The GOP presidential candidates will present their plans for the American economy at Wednesday's debate. Only years out of the worst economic recession since the Great Depression, voters are eager to hear what they have to say. Each hopeful has a slightly different view on how the government should spend and save money. Throughout its history, Republican presidents have passed impactful economic policies, which forever changed the way American citizens use their money.
In recent years, the Republican Party has earned a reputation for favoring tax cuts for the wealthy and limiting government spending. But interestingly, this has not always been a common policy for the GOP. The party's views on economics have shifted through its existence — influenced by war, foreign policy, and domestic issues. From Abraham Lincoln to George W. Bush, Republicans have increased government involvement in the economy, favored a Keynesian style of public sector regulation, then shrank government involvement in favor of a more laissez faire philosophy. They fought big business interests in the name of the middle class, then issued huge tax breaks for the richest citizens. Here are a few of the Republican presidents' most important contributions to the economy.
Lincoln's Transcontinental Railroad
A reflection on the greatest contributions of Republican presidents would be incomplete without those of Abraham Lincoln. Perhaps Lincoln's most impactful economic policy was his support of the first transcontinental railroad. The Pacific Railway Act of 1869 led to the construction of the Union Pacific and Central Pacific lines, creating a major hub in Chicago and making the city one of the largest and most populated in the nation. It was a unifying measure, both symbolically in a time of civil war and economically for the transportation of people and goods. Interstate travel time was reduced by weeks, making goods cheaper and faster to receive. The railroad ushered the United States into a competitive global economy.

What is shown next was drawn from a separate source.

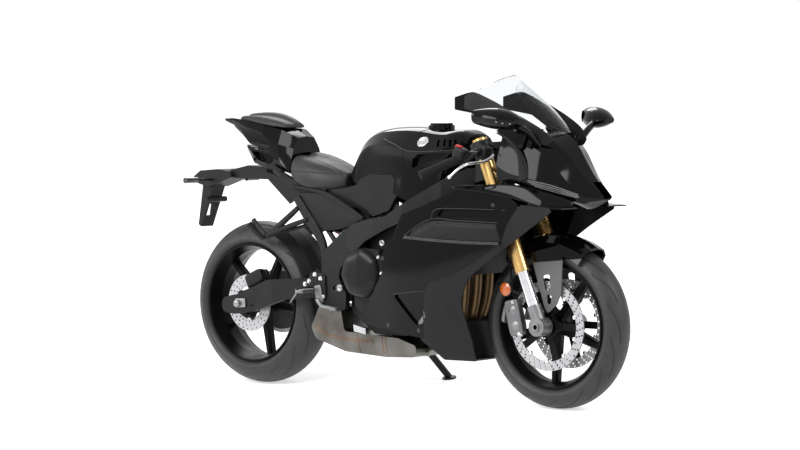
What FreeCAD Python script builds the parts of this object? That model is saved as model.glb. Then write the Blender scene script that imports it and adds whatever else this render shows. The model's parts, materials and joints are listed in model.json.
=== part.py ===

Teddy Roosevelt's Square Deal
The Republican Party was in a very different place a century ago. The first President Roosevelt was a diehard progressive, and his "Square Deal" domestic plan sought to help the middle class and break up monopolizing trusts. He signed legislation that empowered the government to regulate corporations through such entities as the Interstate Commerce Commission. He also pushed for the construction of the Panama Canal, which revolutionized international commerce.
The Nixon Shock
Faced with rising inflation during the Vietnam War, President Richard Nixon announced in 1971 that the U.S. dollar would no longer be convertible to gold. "The Shock," as it came to be known, was the beginning of the end of a fixed currency in the United States. Previously, foreign nations had the power to exchange U.S. dollars for their equivalent in gold. At the time, the value of one ounce of gold was $35. The Treasury's supply of gold was unable to keep up with the demand of allies, such as the U.K., so Nixon and his advisors scrapped the whole system. The end of the gold standard resulted in increased inflation and one of the worst recessions in American history. According to The Wall Street Journal, Nixon's "Shock" rose the value of gold to a dramatic $800 per ounce by the mid-70's.
Reaganomics And The 80's
Love them or hate them, the policies of President Ronald Reagan infamously changed the way Republicans view economics, and greatly impacted the nation. His "trickle-down" or "free market" measures cut government spending, regulation, and income tax. Forbes reports that his policies successfully cut inflation, created 20 million jobs, and allowed the economy to grow by one-third. These quick results are the reason contemporary conservatives laud the Reagan era to this day.
The long-term effects of Reaganomics are more controversial. Republican candidates like to compare themselves to Reagan, but Reagan's budget director David Stockman told Rolling Stone the GOP has changed for the worse since the 80's. "The Republican Party has totally abdicated its job in our democracy, which is to act as the guardian of fiscal discipline and responsibility," Stockman said. "They're on an anti-tax jihad – one that benefits the prosperous classes."
Bush-Era Tax Cuts
President George W. Bush passed two major initiatives to cut taxes, in 2001 and in 2003. Inarguably, the cuts benefited wealthy Americans the most. The wealthiest 0.1 percent — those making over $3 million per year — got to keep an extra $520,000 every tax season. Supporters stand by the notion that cutting taxes for the rich promotes job growth, while critics blame Bush's policies for the United States plunging into a terrible recession in 2008. Economists say that the Bush era tax cuts are partly responsible for the major budget deficit the government now faces.